Service sells

Times change and at a very rapid rate as you know these days.  Business, health, career and all other aspects of life keep changing because of globalization of the business world, technology and health care advances.

As a result of these rapid changes customers or contacts keep having to adjust their approach to issues and responses to deal with problems. In short, things are changing so fast that a lot of folks don’t really understand what is happening any longer and really appreciate all the help and understanding they can get.

That being said, and keeping in mind the scenario laid out above, I have to believe that customers place a premium on above average service or at least a service level that helps them understand the transactions they are involved in. I know I pay for that level of service and bet you do to, when you can get it.

When it comes to business we often hear about offering superior service. But saying you have it and actually delivering this level of service are two different things. And even if you do feel you offer superior service, how do you know you do unless you check if your customer’s assessment of your service is the same as yours? As they often say at the management seminars, “Don’t expect what you don’t inspect.”

I don’t currently run a store like you do but I do enter into a lot of transactions and, as a result, some drive me nuts while others leave me without any negative feelings, which is a good thing.

If I have to prioritize customer service on a general level, I would say:

·         Make communication easy.

·         Use proper consistent language when discussing transactions.

·         Prepare clear bid and or invoicing documents.

·         Deliver what you promise or at least call to say you are not.

·         Follow up as necessary.

·         Educate your customers.

·         Provide cost effective products or services.

·         Offer state-of-the-art service levels.

It is amazing how firms do a terrible business just answering the telephone….or have a phone system in place that is just a pain in the butt to deal with.  Don’t believe me?  Then try and call in to your place of business regarding a sale of equipment, a part sale, a service call or a rental call. If you get through within 30 seconds give yourself a passing grade. On the other hand, if you had to talk to two or more people before you arrived at the department you were calling for – you fail.

The same goes for phone systems where each department has a direct line but apparently no humans to answer the phones.  And even if they have voice mail you don’t hear from them for a few days.

If I wind up on the “wait list” I prefer and appreciate the voice that says you can leave a number and you will be contacted in the order the calls were received.
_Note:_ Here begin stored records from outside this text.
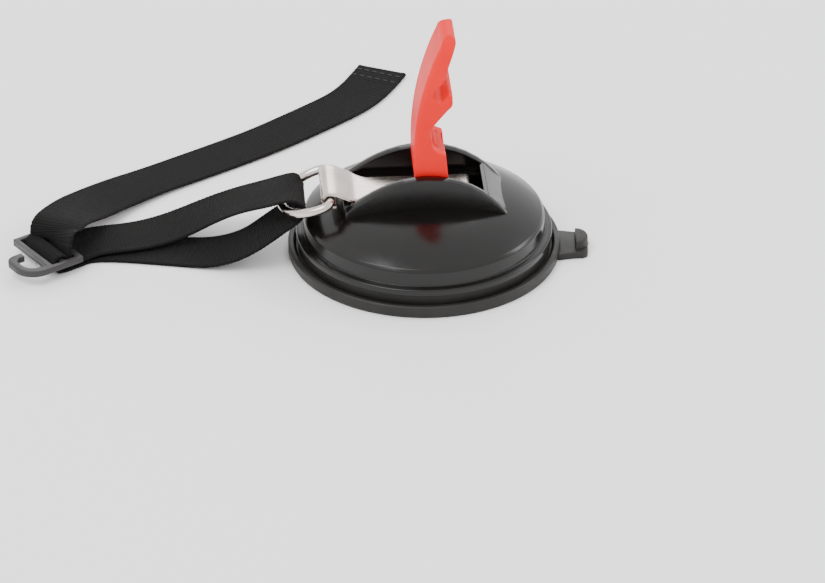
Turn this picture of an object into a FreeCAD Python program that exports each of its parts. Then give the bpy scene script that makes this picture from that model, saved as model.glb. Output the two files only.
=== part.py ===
import FreeCAD, Part
import math
import os
import Sketcher

# Suction-cup tie-down anchor with an over-centre lever, a D-ring and a webbing strap.
# Millimetres, +Z up. The origin is the centre of the suction face, which is the plane Z = 0.
# +X runs along the channel of the cap, from the D-ring (-X) to the pull tab (+X).
# The model is at rest with the lever up, which is the released state.

SIZES = {
    # Rubber pad
    "pad_radius": 60.0,
    "pad_edge": 0.8,
    "rim_top": 5.5,
    "rim_inner": 57.4,
    "rim_floor": 3.6,
    "seat_outer": 55.4,
    "seat_inner": 49.0,
    "seat_top": 8.9,
    "web_top": 3.6,
    "boss_radius": 22.0,
    "boss_top": 9.2,
    "lip_inner": 49.5,
    "lip_outer": 51.5,
    "lip_depth": 0.6,
    "tab_turn": 4.0,
    "tab_root": 57.0,
    "tab_root_half": 11.4,
    "tab_end": 72.4,
    "tab_end_half": 9.4,
    "tab_corner": 4.5,
    "tab_top": 3.0,
    "knob_flat": 66.8,
    "knob_radius": 6.6,
    "knob_top": 6.8,
    # Steel insert, stud, washer and spring
    "plate_radius": 18.0,
    "plate_low": 4.5,
    "plate_high": 6.1,
    "insert_gap": 0.3,
    "tenon_radius": 3.0,
    "stud_foot_radius": 7.0,
    "stud_foot_high": 7.6,
    "shank_radius": 4.5,
    "shank_top": 29.6,
    "tongue_wide": 8.2,
    "tongue_thick": 5.8,
    "tongue_round": 3.2,
    "pin_height": 40.1,
    "tongue_above_pin": 5.2,
    "washer_radius": 15.5,
    "washer_bore": 7.4,
    "washer_thick": 1.0,
    "spring_mean": 12.6,
    "spring_wire": 0.8,
    "spring_low": 11.1,
    "spring_rise": 9.8,
    "spring_pitch": 2.45,
    # Cap
    "flange_radius": 56.5,
    "flange_top": 11.7,
    "neck_radius": 54.2,
    "skirt_radius": 53.4,
    "skirt_low": 12.3,
    "dome_radius": 52.9,
    "dome_low": 18.3,
    "dome_edge_radius": 51.9,
    "dome_edge": 19.4,
    "dome_knee_radius": 32.0,
    "dome_knee": 27.9,
    "dome_top": 30.4,
    "outer_bend": 60.0,
    "inner_bend": 210.0,
    "cap_wall": 2.5,
    "cap_bore": 6.5,
    "cap_boss": 9.0,
    "cap_boss_low": 19.0,
    "bush_top": 28.4,
    "floor_low": 26.5,
    "floor_top": 31.0,
    "floor_left": 36.0,
    "channel_half": 13.0,
    "fin_thick": 4.4,
    "fin_foot": 22.0,
    "fin_left": 35.6,
    "fin_nose": 27.5,
    "fin_apex": 44.3,
    "fin_right": 35.6,
    "fin_right_top": 25.6,
    "fin_left_bend": 49.0307971,
    "fin_right_bend": 43.236631,
    "end_wall_left": 25.2,
    "end_wall_top": 34.6,
    "end_wall_crest": 27.0,
    "slot_left": 18.8,
    "slot_half": 9.0,
    "stud_hole": 5.3,
    # Guide bush
    "bush_bore": 4.56,
    "bush_radius": 6.45,
    "bush_flange": 8.6,
    "bush_flange_thick": 1.2,
    # Ring bracket, a bent strip
    "strip": 1.5,
    "bar_x": 41.8,
    "bar_z": 33.0,
    "curl_inner": 2.35,
    "curl_tail": 2.6,
    "strip_half": 13.2,
    "waist_half": 8.5,
    "waist_start": 33.0,
    "waist_full": 25.0,
    "bend_x": 35.4,
    "bend_z": 34.68,
    "bend_under_x": 36.31,
    "bend_under_z": 33.49,
    "bend_end": 29.0,
    "bend_radius": 10.5,
    "strip_end": 20.5,
    "strip_lip": 25.5,
    # D-ring
    "wire": 2.0,
    "bar_half": 13.5,
    "ring_corner": 4.0,
    "ring_arm": 0.5,
    "ring_radius": 17.5,
    "ring_droop": 20.0,
    # Lever, drawn closed with the pin at its own origin
    "lever_half": 12.5,
    "lever_turn": 95.5,
    "lever_inside": 8.0,
    "fork_half": 3.4,
    "fork_end": 7.2,
    "pin_radius": 2.0,
    "pin_hole": 2.03,
    "tongue_hole": 2.06,
    "pin_half": 12.3,
    "foot_close": 9.9,
    "foot_open": 7.4,
    "cam_radius": 8.9,
    "back_radius": 130.0,
    "back_top": 4.6,
    "lever_edge": 2.4,
    "tip_round": 9.1,
    "rib_thick": 1.3,
    # Webbing and its buckle
    "web_width": 25.0,
    "web_thick": 1.4,
    "buckle_half": 15.5,
    "buckle_low": 4.6,
    "buckle_thick": 3.0,
    "buckle_slot": 13.1,
    "buckle_turn": 213.0,
    "thread": 0.6,
    "thread_long": 2.4,
}

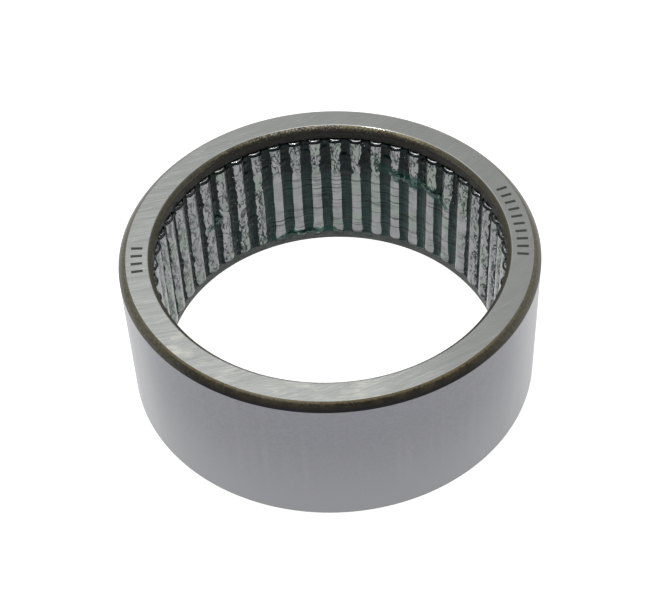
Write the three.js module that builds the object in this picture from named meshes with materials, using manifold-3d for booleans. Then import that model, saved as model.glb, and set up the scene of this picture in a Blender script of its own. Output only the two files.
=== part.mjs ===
// Full-complement needle roller bearing: one machined outer ring with a rib at each end of its
// raceway, fifty needle rollers side by side with no cage, and the grease packed behind them.
// The shaft runs straight on the needles, so there is no inner ring.
// Millimetres. +Z is the bearing axis and the origin is the centre of the bearing.

import * as THREE from 'three';
import { mergeVertices } from 'three/addons/utils/BufferGeometryUtils.js';
import Module from 'manifold-3d';

// Driving dimensions.
const OUTER_DIAMETER = 55; // seat in the housing
const WIDTH = 22;
const NEEDLE_BORE = 45; // circle that the needles leave open for the shaft
const NEEDLE_DIAMETER = 3;
const NEEDLE_LENGTH = 17.8;
const NEEDLE_COUNT = 50;
const NEEDLE_CORNER = 0.45; // radius of the rounded edge at each end of a needle
const RIB_BORE = 46.1; // wider than the needle bore, so the shaft never touches the ribs
const OUTER_CHAMFER = 1;
const BORE_CHAMFER = 0.6;
const RUNNING_CLEARANCE = 0.02; // needle to raceway
const END_CLEARANCE = 0.1; // needle end to rib
const GREASE_GAP = 0.05; // grease to the steel around it, so no two solids touch
const GREASE_DEPTH = 0.6; // how far a fillet of grease reaches in from the raceway
const GREASE_SLOPE = THREE.MathUtils.degToRad(35); // flare of a fillet's two sides
const GREASE_BEAD = 0.2; // leg of the bead in each corner of the raceway

// Mesh resolution. Three ring facets stand behind each needle, so all needles fit alike.
const RING_SEGMENTS = 3 * NEEDLE_COUNT;
const BEAD_SEGMENTS = NEEDLE_COUNT; // one facet across each gap between two needles
const NEEDLE_SEGMENTS = 16;
const CORNER_STEPS = 2;

// Places worked out from the dimensions above.
const outerRadius = OUTER_DIAMETER / 2;
const halfWidth = WIDTH / 2;
const needleRadius = NEEDLE_DIAMETER / 2;
const needleHalf = NEEDLE_LENGTH / 2;
const pitchRadius = NEEDLE_BORE / 2 + needleRadius;
const pitchAngle = (2 * Math.PI) / NEEDLE_COUNT;
const racewayRadius = pitchRadius + needleRadius + RUNNING_CLEARANCE;
const racewayHalf = needleHalf + END_CLEARANCE;
const ribRadius = RIB_BORE / 2;

const ringSteel = new THREE.MeshStandardMaterial({
  name: 'ring_steel',
  color: 0x8f9094,
  roughness: 0.38,
  metalness: 1,
});
const needleSteel = new THREE.MeshStandardMaterial({
  name: 'needle_steel',
  color: 0xb9bdbf,
  roughness: 0.18,
  metalness: 1,
});
const greenGrease = new THREE.MeshStandardMaterial({
  name: 'grease',
  color: 0x1e5a49,
  roughness: 0.2,
  metalness: 0,
});

const wasm = await Module();
wasm.setup();

function mesh(name, geometry, material) {
  const part = new THREE.Mesh(geometry, material);
  part.name = name;
  return part;
}

// Turns an outline of [radius, height] points about +Z, with its first facet edge on +X.
function turned(outline, segments) {
  const points = outline.map(([radius, height]) => new THREE.Vector2(radius, height));
  const geometry = new THREE.LatheGeometry(points, segments);
  geometry.rotateX(Math.PI / 2);
  geometry.rotateZ(Math.PI / 2);
  return geometry;
}

// The same outline mirrored in the plane z = 0, still going round the same way.
function flipped(outline) {
  return outline.map(([radius, height]) => [radius, -height]).reverse();
}

function mirrored(lower) {
  return [...lower, ...flipped(lower)];
}

function closed(outline) {
  return [...outline, outline[0]];
}

function outerRing() {
  const lower = [
    [racewayRadius, -racewayHalf],
    [ribRadius, -racewayHalf],
    [ribRadius, BORE_CHAMFER - halfWidth],
    [ribRadius + BORE_CHAMFER, -halfWidth],
    [outerRadius - OUTER_CHAMFER, -halfWidth],
    [outerRadius, OUTER_CHAMFER - halfWidth],
  ];
  return mesh('outer_ring', turned(closed(mirrored(lower)), RING_SEGMENTS), ringSteel);
}

// Flat end face, rounded edge, then the straight flank: a needle's outline from its axis out.
function needleOutline() {
  const lower = [[0, -needleHalf]];
  for (let step = 0; step <= CORNER_STEPS; step += 1) {
    const angle = ((Math.PI / 2) * step) / CORNER_STEPS;
    lower.push([
      needleRadius - NEEDLE_CORNER * (1 - Math.sin(angle)),
      NEEDLE_CORNER * (1 - Math.cos(angle)) - needleHalf,
    ]);
  }
  return mirrored(lower);
}

function needles() {
  const geometry = turned(needleOutline(), NEEDLE_SEGMENTS);
  return Array.from({ length: NEEDLE_COUNT }, (_, index) => {
    const needle = mesh(`needle_${String(index + 1).padStart(2, '0')}`, geometry, needleSteel);
    const angle = index * pitchAngle;
    needle.position.set(pitchRadius * Math.cos(angle), pitchRadius * Math.sin(angle), 0);
    needle.rotation.z = angle;
    return needle;
  });
}

// A fillet lies in the wedge that two needles leave against the raceway. Each of its sides is a
// straight line that passes the needle beside it at the grease gap.
function filletHalfWidth(radius) {
  const centreRadius = pitchRadius * Math.cos(pitchAngle / 2);
  const centreOffset = pitchRadius * Math.sin(pitchAngle / 2);
  const clearRadius = needleRadius + GREASE_GAP;
  const rise = (radius - centreRadius) * Math.cos(GREASE_SLOPE);
  return centreOffset + (rise - clearRadius) / Math.sin(GREASE_SLOPE);
}

function greaseFillet(length) {
  const outer = racewayRadius - GREASE_GAP;
  const inner = outer - GREASE_DEPTH;
  const section = new THREE.Shape([
    new THREE.Vector2(inner, -filletHalfWidth(inner)),
    new THREE.Vector2(outer, -filletHalfWidth(outer)),
    new THREE.Vector2(outer, filletHalfWidth(outer)),
    new THREE.Vector2(inner, filletHalfWidth(inner)),
  ]);
  const geometry = new THREE.ExtrudeGeometry(section, { depth: length, bevelEnabled: false });
  return geometry.translate(0, 0, -length / 2);
}

// The grease travels round with the needles. A thin bead in the corner beside each rib joins
// the fillets into one piece, past the rounded ends of the needles.
function grease() {
  const radius = racewayRadius - GREASE_GAP;
  const height = racewayHalf - GREASE_GAP;
  const lowerBead = [
    [radius - GREASE_BEAD, -height],
    [radius, -height],
    [radius, GREASE_BEAD - height],
  ];
  const beads = [lowerBead, flipped(lowerBead)].map(
    (outline) => turned(closed(outline), BEAD_SEGMENTS),
  );
  const fillet = greaseFillet(2 * height);
  const fillets = Array.from(
    { length: NEEDLE_COUNT },
    (_, index) => fillet.clone().rotateZ((index + 0.5) * pitchAngle),
  );
  const solid = [...beads, ...fillets].map(toManifold).reduce((whole, piece) => whole.add(piece));
  return mesh('grease', toGeometry(solid), greenGrease);
}

function toManifold(geometry) {
  const bare = geometry.clone();
  bare.deleteAttribute('normal');
  bare.deleteAttribute('uv');
  const merged = mergeVertices(bare);
  return new wasm.Manifold(new wasm.Mesh({
    numProp: 3,
    vertProperties: new Float32Array(merged.attributes.position.array),
    triVerts: new Uint32Array(merged.index.array),
  }));
}

function toGeometry(manifold) {
  const joined = manifold.getMesh();
  const geometry = new THREE.BufferGeometry();
  geometry.setAttribute('position', new THREE.BufferAttribute(joined.vertProperties, 3));
  geometry.setIndex(new THREE.BufferAttribute(joined.triVerts, 1));
  geometry.computeVertexNormals();
  return geometry;
}

const bearing = new THREE.Group();
bearing.name = 'needle_roller_bearing';
bearing.add(outerRing(), grease(), ...needles());

export default bearing;
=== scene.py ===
"""Looks of the needle roller bearing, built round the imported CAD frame.

The ring, the needles and the grease are rebuilt as finer meshes in the CAD's own places, with
procedural materials. They stand on a pale floor in a plain room.
"""

import math

import bpy
from mathutils import Matrix, Vector, noise


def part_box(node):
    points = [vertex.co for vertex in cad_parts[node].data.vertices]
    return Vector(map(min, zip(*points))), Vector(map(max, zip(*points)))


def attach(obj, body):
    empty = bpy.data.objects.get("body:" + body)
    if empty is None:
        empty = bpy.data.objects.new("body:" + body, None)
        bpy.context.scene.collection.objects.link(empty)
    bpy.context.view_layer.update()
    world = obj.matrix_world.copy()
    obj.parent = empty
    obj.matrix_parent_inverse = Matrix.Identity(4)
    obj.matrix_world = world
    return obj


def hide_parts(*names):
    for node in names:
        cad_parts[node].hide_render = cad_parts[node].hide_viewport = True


MM = 0.001  # every length is in metres, as the frame is

# Camera: the photograph's viewing angle. The middle of the ring's top face lies this far right,
# up and forward of the lens.
LENS = 90.45
SENSOR = 36.0
VIEW_ELEVATION = math.radians(46.909)
VIEW_ROLL = math.radians(-2.508)
FACE_SEEN_AT = Vector((-0.43, 7.88, 217.1)) * MM
CAMERA_CLIP = (0.01, 20)

# Fineness of the meshes
RING_STEPS = 480
NEEDLE_STEPS = 64
ARC_STEPS = 6
CHAMFER_STEPS = 8
GREASE_ROWS = 104
GREASE_FRONT = 11  # points across the bore side of the grease in one gap
SMEAR_STEP = 0.12 * MM
HOLD = 0.06 * MM  # a loop this far from a corner keeps the flat next to it flat

# Shape details that are finer than the CAD solids
EDGE_ROUND = 0.08 * MM
WORN_ROUND = 0.15 * MM  # between a face and its bore chamfer
CHAMFER_TURN = math.radians(32)  # by which an outer chamfer bulges

# Ground faces: the wheel's arcs, and rows of etched ticks as (azimuth of the middle, number of ticks)
GRIND_CENTRE = (-39 * MM, 78 * MM, 0.0)
GRIND_R = 110 * MM
MARK_ROWS = ((math.radians(183), 4), (math.radians(7), 10))
MARK_STEP = math.radians(3.2)
MARK_HALF_WIDTH = 0.16  # of a step
MARK_HALF_LENGTH = 0.75 * MM
MARK_BLUR = 0.05 * MM

# Needles: |x| over which the painted shine of their ends, bright rim and dark band, fades from
# the back of the ring to its sides
ENDS_BRIGHT = 15 * MM
ENDS_DULL = 19.5 * MM

# Grease film: the area that was combed smooth lies this far from x = COMBED_MIDDLE, below COMBED_TOP
COMBED_MIDDLE = 5 * MM
COMBED_REACH = 13.5 * MM
COMBED_TOP = 3.2 * MM

# Grease in the gaps: the angle from a needle's crown, about the needle's axis, at which it starts
BARE_LOW = math.radians(27.0)  # where it was combed
BARE_FOOT = math.radians(5.0)  # more than that just above the lower rib
BARE_NECK = math.radians(22.0)  # where the wrinkled grease begins
BARE_TOP = math.radians(33.0)  # under the upper rib
BARE_SIDE = math.radians(46.0)  # at the two sides of the ring
BARE_LEAST = math.radians(7.0)
FOOT_HEIGHT = 1.2 * MM  # middle of the foot above the needle's lower end
FOOT_REACH = 1.4 * MM
COMB_STEP = 0.9 * MM  # height of the steps that combing left in the edge
WRINKLED_RISE = 4.5 * MM  # height over which the neck widens to the top
SIDE_START, SIDE_REACH = 0.45, 0.35  # the sides by the cosine of the azimuth: start and width
GREASE_DEEP = [math.radians(50), math.radians(75)]  # where it follows the needle behind its edge
GREASE_SINK = 0.01 * MM  # how far it reaches into the needle there
GREASE_TUCK = 0.02  # angle by which it is sunk in already, before its edge
GREASE_PROUD = 0.025 * MM  # how far its edge stands off the needle
GREASE_END_GAP = 0.03 * MM
FRONT_SPAN = 0.07  # azimuth over which the lumps across one gap are picked
LUMPS_COMBED = 0.012 * MM
LUMPS_WRINKLED = 0.055 * MM  # more than where it was combed

# Thick smears: name, azimuth (deg), height, half length, half height (mm), fall along the azimuth
# (deg), thickness (mm)
SMEARS = [
    ("smear_fold", 62, 3.9, 3.6, 1.1, -12, 0.13),
    ("smear_tail", 50, 3.2, 3.0, 0.9, -22, 0.10),
    ("smear_low", 99, -8.4, 5.0, 0.7, 0, 0.20),
    ("smear_left", 134, 0.0, 1.3, 0.9, 10, 0.10),
    ("smear_near", 244, 3.8, 4.0, 1.2, 14, 0.13),
    ("smear_near_low", 310, -8.4, 5.0, 0.7, 0, 0.18),
]
SMEAR_MARGIN = 1.35  # its ragged edge stays within this many of its half sizes
SMEAR_EDGE = 0.75  # its edge would run here if it weren't ragged
SMEAR_SINK = 0.12 * MM  # how far its back lies under the surface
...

Those return calls usually are returned within 1.5 hours and in many cases they estimate how much time it will take to call you back.

Customers also want to know what they are paying for, not only for their own knowledge but also to explain to a superior or the AP department when it comes time to paying the invoice.

How do your bid docs look?   Are they dummied down enough so they are easily understood with calculations that make sense without a lot of punching your phone calculator? If not, you have a customer service problem.

I attended an AED service seminar one day and the speaker suggested a very detailed bid doc with any estimated cost for each segment of the work. I liked what I saw and after he explained why he does it, I liked it even better.  He breaks it out so that if there is a dispute both sides know what they are talking about in dollar terms for that segment of the work.  It turns out that an adjustment of one segment of the invoice is always a LOT smaller than a 20% adjustment of the entire invoice which people seem to do to start out with.  A 20% price reduction is about half of your overall GP on the invoice which when compared to a 20% adjustment on 20% of the invoice producing a much better result for the dealer.

I would also suggest tracking equipment to follow service techs on their routes. Also mobile billing options to get customers to agree on an invoice when the tech is present in case questions come up.

There is a real opportunity now to educate customers about telematics and what information they provide in terms of operating and ownership costs.  If you don’t do it your competitors will and in the process take your business away.

When we get right down to it every contact with a customer is an opportunity to offer superior service.  How are you doing in this regard?  If you need to find out then have some secret shoppers call your place of business and then report on their experience. 

It is also important to know that this is an EDUCATIONAL PROCESS that allows you educate your staff and employees.  None of your employees intentionally upset customers and probably would welcome the opportunity to learn how to do their job better.